Excellent history of particle physics

This book is an excellent choice if you are looking for an easy-to-read history of the development of particle physics in the twentieth century. The book almost reads like a novel. The authors lead us on a tour of the most critical breakthroughs from the discovery of the electron to that of the top quark. Each episode describes not only the physics but also provides interesting insights into the physicists who made the contributions. It is a great diary of man's attempts to discover the smallest components of matter.
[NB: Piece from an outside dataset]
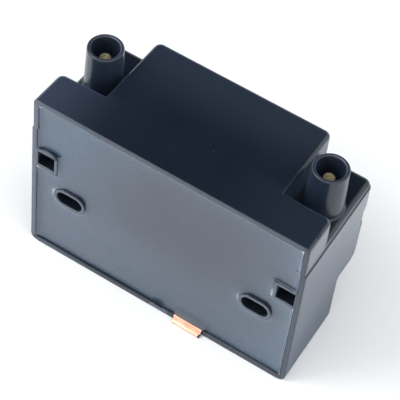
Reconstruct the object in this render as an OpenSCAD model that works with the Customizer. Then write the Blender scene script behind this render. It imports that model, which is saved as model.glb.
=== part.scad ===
// Potted ignition transformer: two black mouldings closed by a seam, filled with resin from the open back.
// X runs along the long side, Y from the open back to the front, Z up to the two high voltage towers.
// The origin is the centre of the bottom face. Depths are measured from the plane of the back rim.

/* [Housing] */
// Width of the housing at the back rim
body_w = 96; // [94:0.5:110]
// Depth of the housing above the ledge
body_d = 42.3; // [41.4:0.1:50]
// Depth of the lower part, below the ledge
base_d = 31.2; // [30.4:0.1:34]
// Height of the ledge under the deep upper part
ledge_z = 22; // [20:0.1:23]
// Height of the seam between tub and cover
seam_z = 55.6; // [55:0.1:62]
// Thickness of the moulded walls
wall = 1.9; // [1.5:0.1:2.2]
// Draft of the end walls, in degrees
draft = 1.5; // [0.5:0.1:2]
// Radius of the upright front corners
corner_r = 2.3; // [2:0.1:4]
// Radius of the two bottom corners, seen from the back
bottom_r = 2.5; // [1.5:0.1:3.5]
// Radius of the outer lip of the ledge
lip_r = 2.5; // [1.5:0.1:3.5]
// Radius of the hollow under the ledge
ledge_fillet_r = 1.6; // [0.8:0.1:2]
// How far the tub's end walls stand out past the cover at the seam
seam_step = 0.4; // [0.1:0.1:0.8]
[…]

The best popular science book yet written

This book has proved beyond any reasonable doubt that the telling of the story of 20th century fundamental physics is a task that should not be entrusted to physicists. No, it appears a journalist and a philosopher are not only able to bring the story to life in a way that almost all physics text books fail to do, but at the same time to never lose sight of the important scientific issues.I thought that I understood these issues well, having been a researcher in the area myself until 1987, but I have to report that they filled embarrassingly large gaps in my knowledge, particularly in relation to experiments, including in subjects that I used to teach to undergraduates.I would recommend this book to anyone, but most of all to those who call themselves practitioners in the subject, to remind them of how, if at all, what they do fits in to the bigger picture, and also to remind them, to quote Murray Gell Mann (who was probably quoting someone else at the time), that "the best instrument that a theoretician has is his waste paper basket". As the mathematical tangents that theoreticians have gone off on in the last twenty years get ever more bizarre and disconnected from reality, I fully expect this to be full to overflowing soon.
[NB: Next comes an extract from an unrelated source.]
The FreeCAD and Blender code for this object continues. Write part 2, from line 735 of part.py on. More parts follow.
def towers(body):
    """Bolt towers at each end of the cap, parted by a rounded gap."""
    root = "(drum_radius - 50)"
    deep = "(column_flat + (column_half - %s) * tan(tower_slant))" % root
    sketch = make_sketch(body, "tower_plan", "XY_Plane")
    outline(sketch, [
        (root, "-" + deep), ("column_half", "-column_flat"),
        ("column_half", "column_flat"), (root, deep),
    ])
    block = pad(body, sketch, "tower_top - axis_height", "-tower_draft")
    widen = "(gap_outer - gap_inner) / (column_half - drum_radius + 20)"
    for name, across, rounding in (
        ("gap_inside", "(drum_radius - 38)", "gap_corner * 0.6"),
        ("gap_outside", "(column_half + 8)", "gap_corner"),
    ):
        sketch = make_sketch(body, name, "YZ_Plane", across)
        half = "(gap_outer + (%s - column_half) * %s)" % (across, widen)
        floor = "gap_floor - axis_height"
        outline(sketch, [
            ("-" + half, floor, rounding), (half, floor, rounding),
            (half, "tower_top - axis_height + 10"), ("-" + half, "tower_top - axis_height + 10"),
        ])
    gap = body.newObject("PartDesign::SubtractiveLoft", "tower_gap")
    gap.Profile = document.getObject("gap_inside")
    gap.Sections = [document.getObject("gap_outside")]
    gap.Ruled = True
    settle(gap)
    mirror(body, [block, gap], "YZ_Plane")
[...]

I think you'll want to read this.

I noticed this book in a store, picked it up, and almost couldn't put it down! It rewards the reader with insight on the current theoretical structure of physics, excellent background on how it got to where it currently is, and a wonderful personal view of the Theorists and Experimenters who helped to "get it there". Great for physicists, students, or interested laymen. A well written and well balanced book on a complex subject (up to and including the Standard Theory, and Grand Unified Theories).